### TASK TO COMPLETE
Print, exactly as they stand, the lines from the start of the listing to the line containing "inset: The distance.", inclusive.

### DATASET EXCERPT
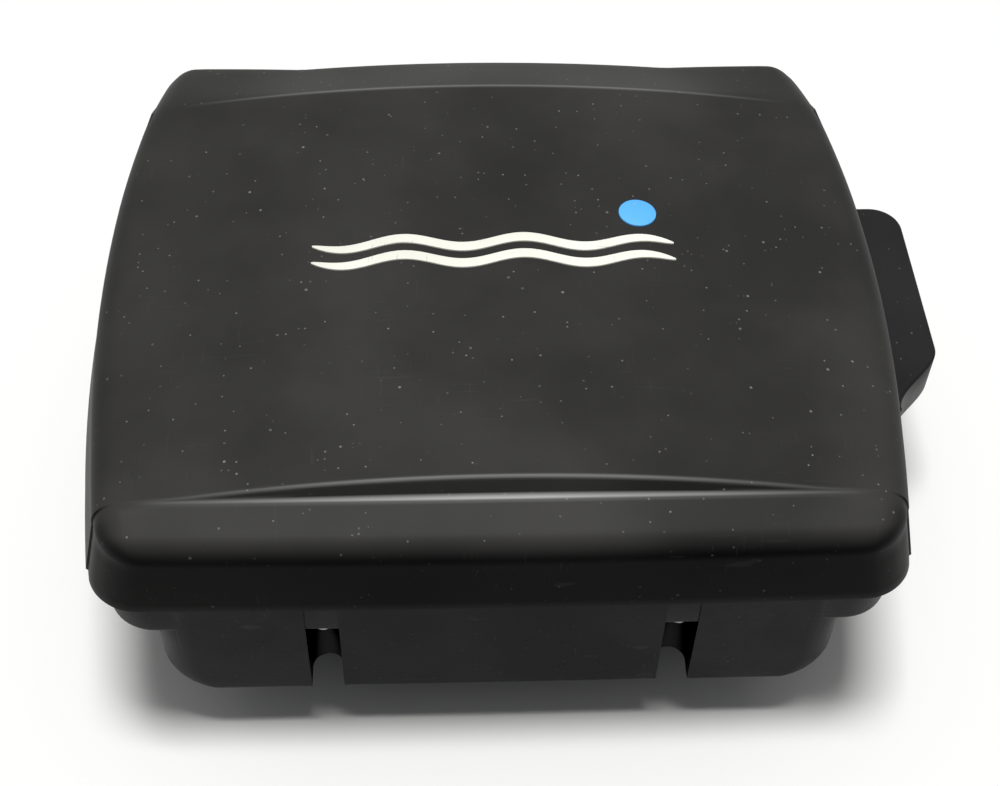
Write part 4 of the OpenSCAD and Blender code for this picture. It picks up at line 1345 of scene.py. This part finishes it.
@dataclass
class CardDoor:
    """The hollow cap over the card slot, square at its far end and swept at its near end."""

    low: Vector
    high: Vector
    wall: float = 1.5
    corner: float = 6.0
    sweep: float = 15.0
    tip_x: float = 75.6

    def outline(self, inset: float) -> list[Point]:
        """Gives the door's outline moved in by a distance.

        Args:
            inset: The distance.

        Returns:
            The outline, clockwise from the case at the far end.
        """
        out, far = self.high.x - inset, self.high.y - inset
        r = self.corner - inset
        turn_y = self.low.y + self.sweep + inset
        tip = self.tip_x - inset
        face = self.low.x - (1 if inset else 0)
        points = [(face, far), *arc((out - r, far - r), r, 90, 0, 10)]
        for i in range(25):
            t = i / 24
            points.append((out - (out - tip) * t * t * (3 - 2 * t), turn_y - self.sweep * t))
        points.append((face, self.low.y + inset))
        return points

    def mesh(self) -> bmesh.types.BMesh:
        """Builds the door.

        Returns:
            The closed solid.
        """
        shell = prism(self.outline(0), self.low.z, self.high.z)
        outer = [e for e in level_edges(shell, self.high.z, lambda c: c.x > self.low.x + 0.2)]
        round_edges(shell, outer, 1.1, 4)
        outer = [e for e in level_edges(shell, self.low.z, lambda c: c.x > self.low.x + 0.2)]
        round_edges(shell, outer, 0.8, 3)
        inside = prism(self.outline(self.wall), self.low.z + self.wall, self.high.z - self.wall)
        pin_low, pin_high = node_box("door_hinge_pin")
        pin = (pin_low + pin_high) / 2
        along = Matrix.Translation((pin.x, 0, pin.z)) @ Matrix.Rotation(-math.pi / 2, 4, "X")
        steps = [
            (Cut.TAKE, inside),
            (Cut.TAKE, block((self.low.x - 2, self.low.y - 1, self.low.z - 1),
                             (pin.x - 1.1, self.high.y + 1, self.low.z + self.wall))),
        ]
        for y in LUG_STARTS:
            start = y + LUG_WIDTH + LUG_GAP
            steps.append((Cut.TAKE, block((self.low.x - 1, y - LUG_GAP, self.low.z - 1),
                                          (pin.x + 3.4, start, self.low.z + self.wall + 0.01))))
            steps.append((Cut.ADD, moved(drum(LUG_R, start, start + LUG_WIDTH, 0.2, 32), along)))
        steps.append((Cut.TAKE, moved(drum(0.95, pin_low.y, pin_high.y + 0.2), along)))
        return carve(shell, steps)

    def build(self, shop: Workshop) -> None:
        """Makes the door."""
        shop.hand_over(self.mesh(), "card_door_cap", "door", "case_plastic", ["card_door"], crease=30)


# ---------- keys and rocker ----------


class Icon(Enum):
    """Generic signs on the keys."""

    MINUS = "minus"
    PLUS = "plus"
    HOUSE = "house"
    LINES = "lines"
    TICK = "tick"
    PIN = "pin"
    POWER = "power"


def stroke(points: Sequence[Point], width: float, height: float) -> list[bmesh.types.BMesh]:
    """Draws a raised line through points, with round joints.

    Args:
        points: The line's points.
        width: Its width.
        height: Its thickness.

    Returns:
        One solid for each stretch.
    """
    parts = []
    for (x0, y0), (x1, y1) in zip(points, points[1:]):
        length = math.hypot(x1 - x0, y1 - y0)
        bar = soft_prism(round_rect(length + width, width, width / 2 - 0.01, steps=4), 0, height, top=height * 0.4,
                         steps=2)
        turn = Matrix.Rotation(math.atan2(y1 - y0, x1 - x0), 4, "Z")
        parts.append(shifted(moved(bar, turn), (x0 + x1) / 2, (y0 + y1) / 2))
    return parts


ICON_STROKES: dict[Icon, list[list[Point]]] = {
    Icon.MINUS: [[(-1.6, 0), (1.6, 0)]],
    Icon.PLUS: [[(-1.6, 0), (1.6, 0)], [(0, -1.6), (0, 1.6)]],
    Icon.HOUSE: [[(-2, 0), (0, 1.8), (2, 0)], [(-1.3, 0.4), (-1.3, -1.6), (1.3, -1.6), (1.3, 0.4)]],
    Icon.LINES: [[(-1.8, y), (1.8, y)] for y in (-1.3, 0, 1.3)],
    Icon.TICK: [[(-1.6, 0), (-0.4, -1.3), (1.8, 1.5)]],
    Icon.PIN: [[(0, -2), (-1.2, 0.2)], [(0, -2), (1.2, 0.2)], arc((0, 0.8), 1.3, -30, 210, 12)],
    Icon.POWER: [arc((0, -0.2), 1.9, 60, -240, 18), [(0, 0.2), (0, 2.2)]],
}


@dataclass
class Controls:
    """The keys and the rocker pad."""

    rounding: float = 0.7
    print_height: float = 0.12
    print_width: float = 0.5

    def key(self, node: str) -> bmesh.types.BMesh:
        """Makes one key with its retaining lip.

        Args:
            node: The CAD node it stands for.

        Returns:
            The key.
        """
        low, high = node_box(node)
        centre = (low + high) / 2
        width, height = high.x - low.x - 2, high.y - low.y - 2
        radius = min(3.5, height / 2 - 0.01) if width > height + 1 else width / 2 - 0.01
        steps = 8 if width > height + 1 else 12
        cap = soft_prism(round_rect(width, height, radius, steps=steps), low.z + 0.4, high.z, top=self.rounding, steps=4)
        lip = soft_prism(round_rect(width + 2, height + 2, radius + 1, steps=steps), low.z, low.z + 0.8, top=0.15,
                         bottom=0.15)
        return shifted(carve(cap, [(Cut.ADD, lip)]), centre.x, centre.y)

    def icon(self, node: str, icon: Icon) -> bmesh.types.BMesh:
        """Makes the sign on a key."""
        centre = middle(node)
        high = node_box(node)[1]
        parts = []
        for line in ICON_STROKES[icon]:
            parts += stroke(line, self.print_width, self.print_height)
        return shifted(merged(parts), centre.x, centre.y, high.z - 0.01)

    def rocker(self) -> bmesh.types.BMesh:
        """Makes the dished rocker pad with its ball socket."""
        low, high = node_box("rocker_pad")
        centre = (low + high) / 2
        r = (high.x - low.x) / 2
        ball = middle("rocker_post")
        socket = arc((0, ball.z), 2.1, 0, 90, 10)
        profile = [(2.1, low.z), *socket[:-1], (0, ball.z + 2.1)]
        dish = [(x, high.z - 0.8 + 0.8 * (x / (r - 1)) ** 2) for x in (0, 2, 4, 6, 8, 10, 11.5, 12.4)]
        rim = arc((r - 0.8, high.z - 0.8), 0.8, 80, 0, 5)
        skirt = [(r, low.z + 0.3), (r - 0.3, low.z)]
        bm = bmesh.new()
        ring = profile[::-1]
        loop = dish[:-1] + rim + skirt
        verts = [bm.verts.new((x, 0, z)) for x, z in loop + ring[::-1]]
        edges = [bm.edges.new(pair) for pair in zip(verts, verts[1:])]
        bmesh.ops.spin(bm, geom=verts + edges, cent=(0, 0, 0), axis=(0, 0, 1), dvec=(0, 0, 0), angle=math.tau,
                       steps=72, use_merge=True)
        bmesh.ops.remove_doubles(bm, verts=bm.verts, dist=1e-4)
        bmesh.ops.recalc_face_normals(bm, faces=bm.faces)
        return shifted(bm, centre.x, centre.y)

    def arrows(self) -> bmesh.types.BMesh:
        """Makes the four direction marks on the rocker."""
        low, high = node_box("rocker_pad")
        centre = (low + high) / 2
        parts = []
        for turn in range(4):
            for part in stroke([(-1.3, 9.6), (0, 10.9), (1.3, 9.6)], self.print_width, 0.3):
                parts.append(moved(part, Matrix.Rotation(turn * math.pi / 2, 4, "Z")))
        return shifted(merged(parts), centre.x, centre.y, high.z - 0.45)

    def build(self, shop: Workshop) -> None:
        """Makes all the keys, their signs and the rocker."""
        icons = {"zoom_out": Icon.MINUS, "zoom_in": Icon.PLUS, "home": Icon.HOUSE, "menu": Icon.LINES,
                 "select": Icon.TICK, "mark": Icon.PIN, "power": Icon.POWER}
        for body, icon in icons.items():
            node = f"key_{body}"
            shop.hand_over(self.key(node), f"{body}_key_cap", body, "key_rubber", [node], crease=40)
            shop.hand_over(self.icon(node, icon), f"{body}_key_sign", body, "key_rubber", print_slot="key_print")
        shop.hand_over(self.rocker(), "rocker_cap", "rocker", "key_rubber", ["rocker_pad"], crease=40)
        shop.hand_over(self.arrows(), "rocker_arrows", "rocker", "key_rubber", print_slot="key_print")


# ---------- lens, plugs and small parts ----------


@dataclass
class Fittings:
    """The lens, the plug collars and the small parts that show."""

    collar_r: float = 7.5
    socket_r: float = 6.2
    flange_r: float = 9.2

    def lens(self) -> bmesh.types.BMesh:
        """Makes the display window with polished edges."""
        low, high = node_box("display_lens")
        centre = (low + high) / 2
        outline = round_rect(high.x - low.x, high.y - low.y, 3.85, (centre.x, centre.y), 10)
        return soft_prism(outline, low.z, high.z, top=0.35, bottom=0.15)

    def border(self) -> bmesh.types.BMesh:
        """Makes the dark printed border behind the lens."""
        low, high = node_box("lens_tape")
        centre = (low + high) / 2
        at = (centre.x, centre.y)
        outer = prism(round_rect(high.x - low.x, high.y - low.y, 3.6, at), low.z + 0.02, high.z - 0.02)
        window = prism(round_rect(63.0, 82.0, 1.5, at), low.z - 1, high.z + 1)
        return carve(outer, [(Cut.TAKE, window)])

    def collar(self, node: str) -> bmesh.types.BMesh:
        """Makes one plug collar: a threaded-looking barrel with a key slot.

        Args:
            node: The CAD node it stands for.

        Returns:
            The collar.
        """
        low, high = node_box(node)
        centre = (low + high) / 2
        tip, out, inner = low.z, self.collar_r, self.socket_r
        profile = [(inner, tip + 0.3), (inner + 0.3, tip), (out - 0.4, tip), (out, tip + 0.4)]
        for ring in range(4):
            z = tip + 1.6 + ring * 1.4
            profile += [(out, z), (out - 0.3, z + 0.25), (out - 0.3, z + 0.45), (out, z + 0.7)]
        profile += [(out, 12.8), (self.flange_r - 0.3, 12.8), (self.flange_r, 13.1), (self.flange_r, 13.6),
                    (6.8, 13.6), (6.8, high.z), (inner, high.z)]
        bm = lathe(profile, 72)
        slot = block((-0.9, -out - 1, tip - 1), (0.9, -inner + 0.6, tip + 2.4))
        return shifted(carve(bm, [(Cut.TAKE, slot)]), centre.x, centre.y)

    def card(self) -> bmesh.types.BMesh:
        """Makes the memory card: a notched slab with a grip ridge and a label recess."""
        low, high = node_box("memory_card")
        outline = [(low.x, low.y), (high.x, low.y), (high.x, high.y), (low.x + 4, high.y), (low.x, high.y - 4)]
        bm = soft_prism(outline, low.z, high.z, top=0.25, bottom=0.25)
        recess = block((low.x + 5, low.y + 2.5, high.z - 0.2), (high.x - 3, high.y - 2.5, high.z + 1))
        grooves = [(Cut.TAKE, block((high.x - 2.2 + 0.8 * i, low.y + 4, high.z - 0.25),
                                    (high.x - 1.9 + 0.8 * i, high.y - 4, high.z + 1))) for i in range(2)]
        return carve(bm, [(Cut.TAKE, recess), *grooves])

    def build(self, shop: Workshop) -> None:
        """Makes the fittings."""
        shop.hand_over(self.lens(), "display_window", "unit", "lens_glass", ["display_lens"])
        shop.hand_over(self.border(), "window_border", "unit", "lens_tape", ["lens_tape"])
        for name in ("power", "transducer", "network"):
            node = f"{name}_connector"
            shop.hand_over(self.collar(node), f"{name}_collar", "unit", "connector_plastic", [node], crease=35)
        shop.hand_over(self.card(), "card_slab", "card", "card_plastic", ["memory_card"])


# ---------- room, light and camera ----------


@dataclass
class Studio:
    """A plain pale floor, soft light from above and the camera."""

    floor_half: float = 2.0
    floor_colour: Colour = (0.80, 0.80, 0.785)
    eye: tuple[float, float, float] = (-0.01073, -0.2122, 0.26965)
    down: float = 49.457
    yaw: float = 3.43
    roll: float = 1.833
    lens: float = 58.58

    def floor(self) -> None:
        """Lays the floor under the part."""
        bm = bmesh.new()
        bmesh.ops.create_grid(bm, x_segments=1, y_segments=1, size=self.floor_half / MM)
        floor = as_object(bm, "floor")
        material = bpy.data.materials.new("floor_paper")
        material.use_nodes = True
        shader = material.node_tree.nodes["Principled BSDF"]
        shader.inputs["Base Color"].default_value = (*self.floor_colour, 1)
        shader.inputs["Roughness"].default_value = 0.9
        shader.inputs["Specular IOR Level"].default_value = 0.1
        floor.data.materials.append(material)

    def lamp(self, name: str, at: Sequence[float], aim: Sequence[float], size: Point, power: float) -> None:
        """Hangs a rectangular lamp.

        Args:
            name: Its name.
            at: Where it hangs, in metres.
            aim: Where it points.
            size: Its width and height.
            power: Its power in watts.
        """
        data = bpy.data.lights.new(name, "AREA")
        data.shape = "RECTANGLE"
        data.size, data.size_y = size
        data.energy = power
        lamp = bpy.data.objects.new(name, data)
        lamp.location = at
        lamp.rotation_euler = (Vector(aim) - Vector(at)).to_track_quat("-Z", "Y").to_euler()
        bpy.context.scene.collection.objects.link(lamp)

    def lights(self) -> None:
        """Hangs the lamps and sets the room's own light."""
        self.lamp("key", (-0.03, -0.12, 1.5), (0, 0, 0), (0.45, 0.32), 22.0)
        self.lamp("overhead", (0.0, 0.3, 1.3), (0, 0, 0), (2.2, 1.2), 4.0)
        self.lamp("rear_fill", (0.0, 1.6, 0.6), (0, 0, 0.05), (2.6, 1.0), 3.0)
        world = bpy.data.worlds.new("room")
        world.use_nodes = True
        back = world.node_tree.nodes["Background"]
        back.inputs["Color"].default_value = (0.97, 0.98, 1.0, 1)
        back.inputs["Strength"].default_value = 0.2
        bpy.context.scene.world = world
        view = bpy.context.scene.view_settings
        view.view_transform = "Standard"
        view.use_curve_mapping = True
        view.curve_mapping.black_level = (0.006, 0.006, 0.006)

    def camera(self) -> None:
        """Places the camera."""
        down, yaw, roll = (math.radians(a) for a in (self.down, self.yaw, self.roll))
        ahead = Vector((math.sin(yaw) * math.cos(down), math.cos(yaw) * math.cos(down), -math.sin(down)))
        right = Vector((math.cos(yaw), -math.sin(yaw), 0))
        up = right.cross(ahead)
        turned_right = right * math.cos(roll) + up * math.sin(roll)
        turned_up = up * math.cos(roll) - right * math.sin(roll)
        data = bpy.data.cameras.new("camera")
        data.sensor_width = 36
        data.lens = self.lens
        data.clip_start = 0.01
        camera = bpy.data.objects.new("camera", data)
        turn = Matrix((turned_right, turned_up, -ahead)).transposed().to_4x4()
        camera.matrix_world = Matrix.Translation(self.eye) @ turn
        bpy.context.scene.collection.objects.link(camera)
        bpy.context.scene.camera = camera

    def build(self) -> None:
        """Sets up the whole room."""
        self.floor()
        self.lights()
        self.camera()


def main() -> None:
    """Builds the room and every piece, in order."""
    logging.basicConfig(level=logging.INFO, format="%(name)s: %(message)s")
    Studio().build()
    shop = Workshop()
    shop.dress_frame()
    low, high = node_box("sun_cover")
    plan = Plan(high.x - low.x, high.y - low.y)
    SunCover(low, high).build(shop)
    RearCase(plan).build(shop)
    CardDoor(*node_box("card_door")).build(shop)
    Controls().build(shop)
    Fittings().build(shop)


if __name__ == "__main__":
    main()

### SOLUTION
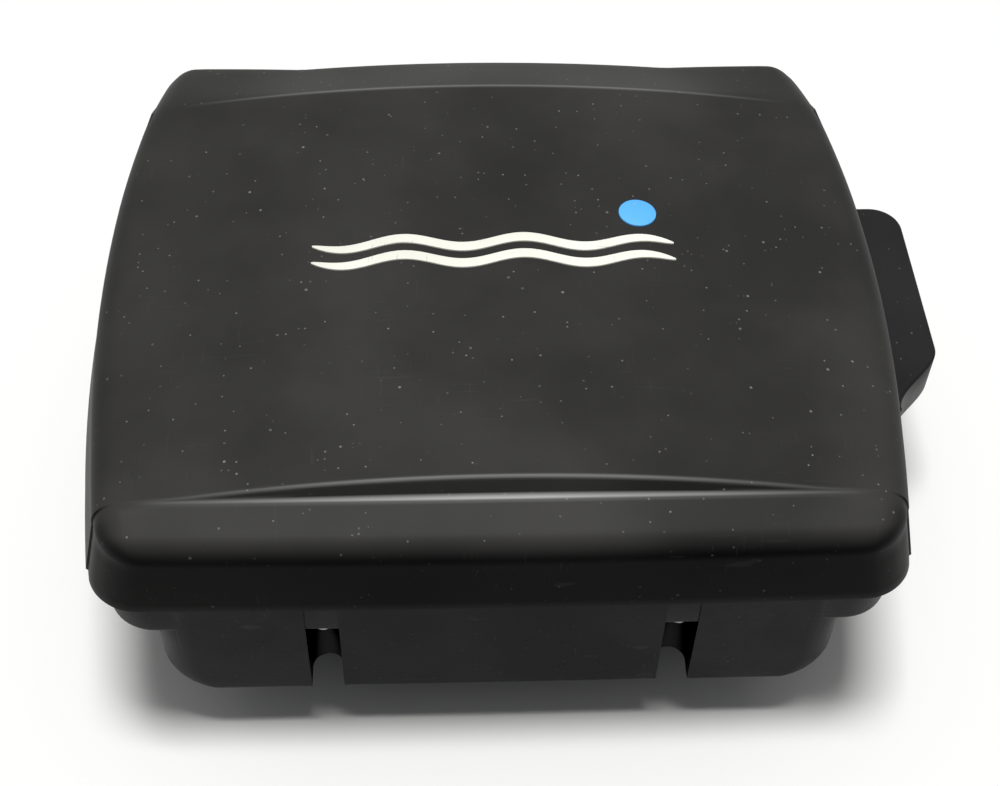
Write part 4 of the OpenSCAD and Blender code for this picture. It picks up at line 1345 of scene.py. This part finishes it.
@dataclass
class CardDoor:
    """The hollow cap over the card slot, square at its far end and swept at its near end."""

    low: Vector
    high: Vector
    wall: float = 1.5
    corner: float = 6.0
    sweep: float = 15.0
    tip_x: float = 75.6

    def outline(self, inset: float) -> list[Point]:
        """Gives the door's outline moved in by a distance.

        Args:
            inset: The distance.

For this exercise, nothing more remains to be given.